IDCG launches rates clearing house

The New York-based International Derivatives Clearing Group (IDCG) launched its interest rate swap clearing house on December 29 and has begun to process trades.

IDCG's clearing service is called the International Derivatives Clearinghouse (IDCH), and is regulated by the US Commodity Futures Trading Commission. New York-based exchange group Nasdaq OMX acquired IDGC on December 22, 2008 and its matching and clearing technology is used to process contracts in the new venture.

Another of Nasdaq OMX's subsidiaries, the Philadelphia Board of Trade, is the designated contract market licensed to list the futures contracts cleared by IDCH. The clearing house has initially started to clear US dollar-denominated interest rate swap futures, and the company has plans to expand into servicing products denominated in other currencies, such as sterling, the euro, Canadian dollar, Mexican peso and yen.

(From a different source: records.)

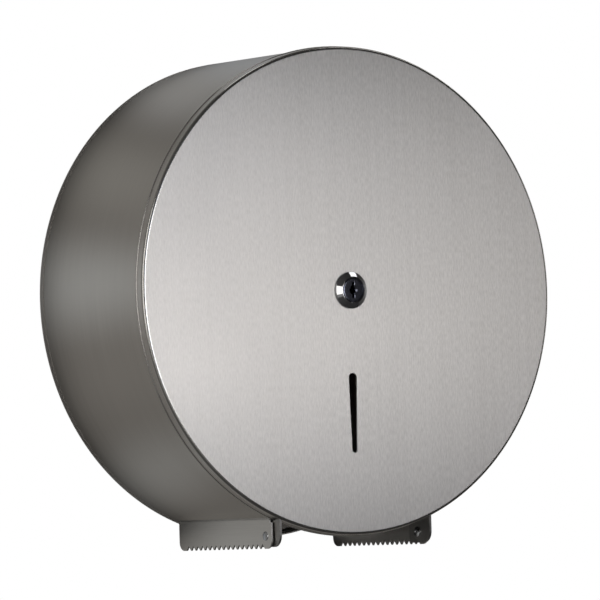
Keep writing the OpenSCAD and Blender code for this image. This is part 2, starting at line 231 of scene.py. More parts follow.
def roundRing(name, r, hole, back, front, edge=0.15, steps=64):
    # a washer with its edges rolled
    profile = [(hole + edge, back), (r - edge, back), (r, back + edge), (r, front - edge), (r - edge, front),
               (hole + edge, front), (hole, front - edge), (hole, back + edge), (hole + edge, back)]
    return turned(name, profile, steps)


def hexNut(name, flats, hole, back, front, x=0, z=0):
    # a hexagon bar sliced off, its six corners turned down to a cone on both faces
    cornerR = flats / 2 / math.cos(math.pi / 6)
    nut = peg(cornerR, back, front, x, z, 6)
    wide, narrow, drop = cornerR * 1.02, cornerR * 0.9, (front - back) * 0.14
    cone = turned("cone", [(0, back), (narrow, back), (wide, back + drop), (wide, front - drop),
                           (narrow, front), (0, front)], 60, "Y", (x, 0, z))
    cutOut(nut, cone, how="INTERSECT")
    cutOut(nut, peg(hole, back - 1, front + 1, x, z, 36))
    soften(nut, 0.15)
    nut.name = name
    return nut


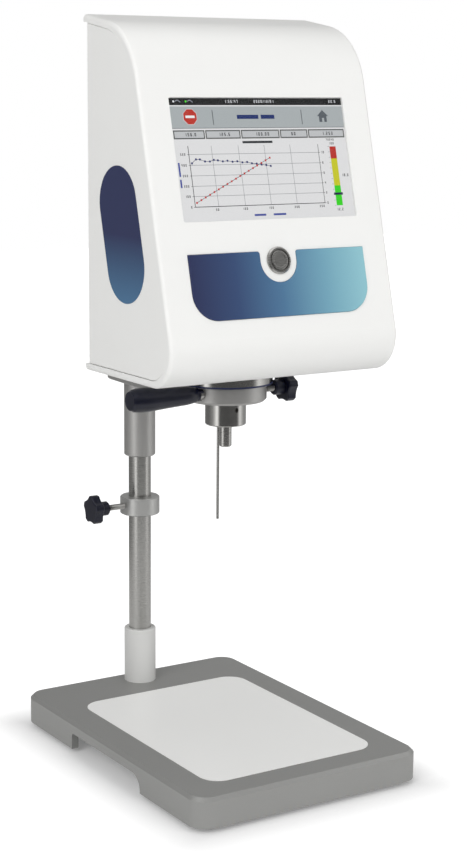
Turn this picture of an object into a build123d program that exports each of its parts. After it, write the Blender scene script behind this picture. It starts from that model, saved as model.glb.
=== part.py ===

Market participants can trade interest rate swap contracts bilaterally with dealers, and then replace such contracts with economically identical interest rate swap futures contracts via an exchange of futures for swaps process on IDCG's website swapdrop.com. These contracts are then cleared and settled through the clearing house.

"We see this as a terrifically timed opportunity given the derivatives industry's move towards central clearing to mitigate counterparty credit risk," said John Shay, chief marketing officer at IDCG in New York.

IDCH is signing up major dealers and buy-side firms onto its service.